Sie stehen noch ganz am Anfang mit Ihrem Projekt. Wo wollen Sie hin?
Je mehr Partner wir haben und je mehr gespendet wird, desto mehr wird Aktion Baum der Game Changer sein, den es unserer Meinung nach braucht. Ich kann mir auch vorstellen, dass wir andere NGOs aufkaufen und bei uns integrieren. Sowas gibt es in der Charity-Welt eigentlich nicht, aber warum braucht es so viele NGOs, die im Prinzip ganz ähnliche Ziele verfolgen? Gemeinsam wäre man doch viel schlagkräftiger. Wir können uns auch gut vorstellen, mit anderen NGOs in Projekten zu kooperieren.
Ihr Tipp für Unternehmen, wie sie ihre Produkte und Dienstleitungen fit für die Zukunft machen.

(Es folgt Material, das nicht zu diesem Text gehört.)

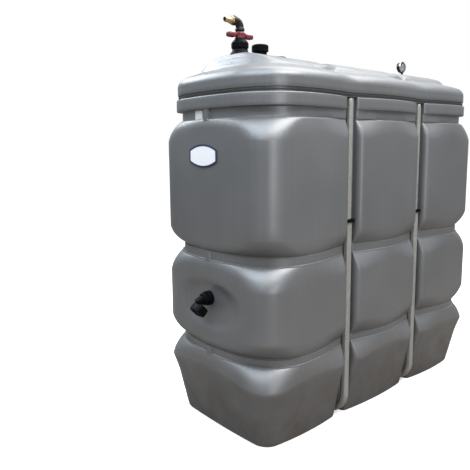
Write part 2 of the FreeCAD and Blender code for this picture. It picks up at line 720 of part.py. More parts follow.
def gauge_stem():
    """Foot on the roof, a slanted pipe, and a cone up to the underside of the case."""
    seat = GAUGE_RADIUS - 2 + SEAT_GAP
    low = seat + GAUGE_CONE_HEIGHT
    cone = Part.makeCone(GAUGE_PIPE_RADIUS, GAUGE_CONE_TOP, GAUGE_CONE_HEIGHT, V(0, 0, -low))
    cone = gauge_place(cone)
    lean = math.radians(GAUGE_LEAN)
    knee = V(GAUGE_X, -low * math.sin(lean), third_bay() + GAUGE_LIFT - low * math.cos(lean))
    foot = V(GAUGE_X, GAUGE_FOOT_Y, third_bay())
    start = foot + V(0, 0, GAUGE_FOOT_HEIGHT / 2)
    pipe = Part.makeCylinder(GAUGE_PIPE_RADIUS, (knee - start).Length, start, knee - start)
    flange = Part.makeCylinder(GAUGE_FOOT_RADIUS, GAUGE_FOOT_HEIGHT, foot)
    stem = flange.fuse([pipe, Part.makeSphere(GAUGE_PIPE_RADIUS, knee), cone])
    room = V(GAUGE_X - BODY_WIDTH / 2, -BODY_WIDTH / 2, third_bay() - BODY_WIDTH)
    return stem.cut(Part.makeBox(BODY_WIDTH, BODY_WIDTH, BODY_WIDTH, room))


def outlet_socket():
    """Round base on the middle section's end."""
    start = V(-BODY_LENGTH / 2, 0, OUTLET_HEIGHT)
    return Part.makeCylinder(OUTLET_RADIUS + 4, OUTLET_BASE, start, V(-1, 0, 0))


def outlet_knob():
    start = V(-BODY_LENGTH / 2 - OUTLET_BASE, 0, OUTLET_HEIGHT)
    return Part.makeCylinder(OUTLET_RADIUS, OUTLET_KNOB, start, V(-1, 0, 0))


def outlet_hood():
    """Rounded box with a framed mouth that looks down and out, hung from the knob by a short neck."""
    face = V(-BODY_LENGTH / 2 - OUTLET_BASE - OUTLET_KNOB, 0, OUTLET_HEIGHT)
    mouth = face + V(-HOOD_OUT, 0, -HOOD_DROP)
    box = Part.makeBox(HOOD_TALL, HOOD_WIDE, HOOD_LONG, V(-HOOD_TALL / 2, -HOOD_WIDE / 2, -HOOD_LONG))
    long = [edge for edge in box.Edges if edge.BoundBox.ZLength > HOOD_LONG / 2]
    box = box.makeFillet(HOOD_ROUND, long)
    deep = V(HOOD_FRAME - HOOD_TALL / 2, HOOD_FRAME - HOOD_WIDE / 2, -HOOD_MOUTH)
    inner = Part.makeBox(HOOD_TALL - 2 * HOOD_FRAME, HOOD_WIDE - 2 * HOOD_FRAME, 2 * HOOD_MOUTH, deep)
    box = box.cut(inner)
    box.rotate(V(0, 0, 0), V(0, 1, 0), 225)
    box.translate(mouth)
    side = [V(0, 0, 16), V(-12, 0, 13), V(-21, 0, -6), V(-20, 0, -34), V(0, 0, -26)]
    side = [face + V(0, -HOOD_NECK / 2, 0) + point for point in side]
    neck = Part.Face(Part.makePolygon(side + side[:1])).extrude(V(0, HOOD_NECK, 0))
    return box.fuse(neck)


def badge_outline(rim):
    """Face with short upright sides and arched long ones, a rim's width inside the badge."""
    x = -BODY_LENGTH / 2
    half = BADGE_WIDE / 2 - rim
    side = BADGE_SIDE / 2 - rim / 2
    top = BADGE_TALL / 2 - rim

    def point(y, z):
        return V(x, BADGE_Y + y, BADGE_HEIGHT + z)

    return Part.Face(Part.Wire([
        arc(point(-half, side), point(0, top), point(half, side)),
        Part.makeLine(point(half, side), point(half, -side)),
        arc(point(half, -side), point(0, -top), point(-half, -side)),
        Part.makeLine(point(-half, -side), point(-half, side)),
    ]))


def badge_plate():
    return badge_outline(BADGE_RIM).extrude(V(-BADGE_THICK, 0, 0))


def badge_border():
    outer = badge_outline(0.0)
    inner = badge_outline(BADGE_RIM - 0.1)
    deep = V(-BADGE_THICK - BADGE_PROUD, 0, 0)
    return outer.extrude(deep).cut(inner.extrude(deep))


def data_plate():
    """Blank film plate on the neck beside the end rib, flat against the bowed end."""
    out, turn = end_face(NECK, PLATE_Y)
    corner = V(-PLATE_FILM, -PLATE_WIDE / 2, -PLATE_TALL / 2)
    plate = Part.makeBox(PLATE_FILM, PLATE_WIDE, PLATE_TALL, corner)
    plate.rotate(V(0, 0, 0), UP, -turn)
    plate.translate(V(-out - SEAT_GAP, PLATE_Y, (UPPER_TOP + RIM_BOTTOM) / 2))
    return plate


PIECES = {
    "outer_container": outer_container,
    "inner_flange": inner_flange,
    "lid": roof,
    "valve_flange": valve_flange,
    "valve_union": valve_union,
    "valve_spindle": valve_spindle,
    "valve_handle": valve_handle,
    "suction_elbow": suction_elbow,
    "brass_nipple": brass_nipple,
    "filler_neck": filler_neck,
    "filler_cap": filler_cap,
    "inspection_plug": inspection_plug,
    "gauge_stem": gauge_stem,
    "gauge_case": gauge_case,
    "gauge_dial": gauge_dial,
    "gauge_needle": gauge_needle,
    "gauge_glass": gauge_glass,
    "outlet_socket": outlet_socket,
    "outlet_knob": outlet_knob,
    "outlet_hood": outlet_hood,
    "badge_plate": badge_plate,
    "badge_border": badge_border,
    "data_plate": data_plate,
}


def main():
    os.makedirs("parts", exist_ok=True)
    for name, make in PIECES.items():
        export(name, make())
    for place, at in (("left", -BAY_PITCH / 2), ("right", BAY_PITCH / 2)):
        export("strap_" + place + "_lower", lower_strap(at))
        for face, side in (("front", -1), ("rear", 1)):
            export("strap_" + place + "_" + face, upper_strap(at, side))
            export("clip_" + place + "_" + face, strap_clip(at, side))


main()
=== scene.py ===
import math

import bpy
import numpy as np
from mathutils import Matrix, Vector


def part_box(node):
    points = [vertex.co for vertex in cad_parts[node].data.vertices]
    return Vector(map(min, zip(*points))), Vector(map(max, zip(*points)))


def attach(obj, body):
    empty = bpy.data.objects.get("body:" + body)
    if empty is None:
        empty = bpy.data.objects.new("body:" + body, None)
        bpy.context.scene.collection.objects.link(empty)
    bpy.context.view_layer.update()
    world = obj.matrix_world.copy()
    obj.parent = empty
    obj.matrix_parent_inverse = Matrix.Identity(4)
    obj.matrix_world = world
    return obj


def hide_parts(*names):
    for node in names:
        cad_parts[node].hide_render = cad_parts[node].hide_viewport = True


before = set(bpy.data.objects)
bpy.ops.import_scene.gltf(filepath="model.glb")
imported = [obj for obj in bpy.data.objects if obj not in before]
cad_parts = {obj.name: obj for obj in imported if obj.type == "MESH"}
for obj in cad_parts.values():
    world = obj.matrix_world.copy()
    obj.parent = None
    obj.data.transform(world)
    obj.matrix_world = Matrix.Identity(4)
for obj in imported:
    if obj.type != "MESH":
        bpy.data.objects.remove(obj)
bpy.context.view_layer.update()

MM = 0.001


def node_box(node):
    """Lowest and highest corner of a frame node, in millimetres."""
    low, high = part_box(node)
    return np.array(low) / MM, np.array(high) / MM


# Container: overall form
HALF_LENGTH, HALF_WIDTH = node_box("outer_container")[1][:2]
GROOVE_AT = 270.0
WALL = 6.0

# Container: heights of the horizontal bands
LOWER_TOP = 352.0
MIDDLE_BOTTOM = 392.0
MIDDLE_TOP = 766.0
UPPER_BOTTOM = 812.0
UPPER_TOP = 1352.0
RIM_BOTTOM = 1398.0
RIM_TOP = 1450.0
SHOULDER_HEIGHT = 50.0
NECK_EDGE = 1.5
NECK_FOOT = 8.0
FOOT_EDGE = 11.0

# Shoulders: the shares of their height in which the faces reach the full body and the corners
# sweep through an arc, and how the height follows
FACE_SHARE = 0.6
CORNER_SWEEP = math.radians(78)
HEIGHT_POWER = 1.15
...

Wer sich jetzt nicht nachhaltig aufstellt, und damit meine ich nicht einfach nur ein Label kaufen und fertig, wird über kurz oder lang auf der Strecke bleiben. Meine drei Tipps: Analysieren Sie sofort exakt, wo Sie nachhaltiger werden können. Das können die Verpackungen sein, die Lieferwege, die Inhalte oder vieles mehr. Zweitens: Beginnen Sie eine glaubwürdige, ehrliche Nachhaltigkeitsstory zu bauen und sprechen Sie auch darüber. Und drittens: Trennen Sie sich von allen, die sagen: „Aber das haben wir schon immer so gemacht!“ Sie brauchen Macher, keine Bremser!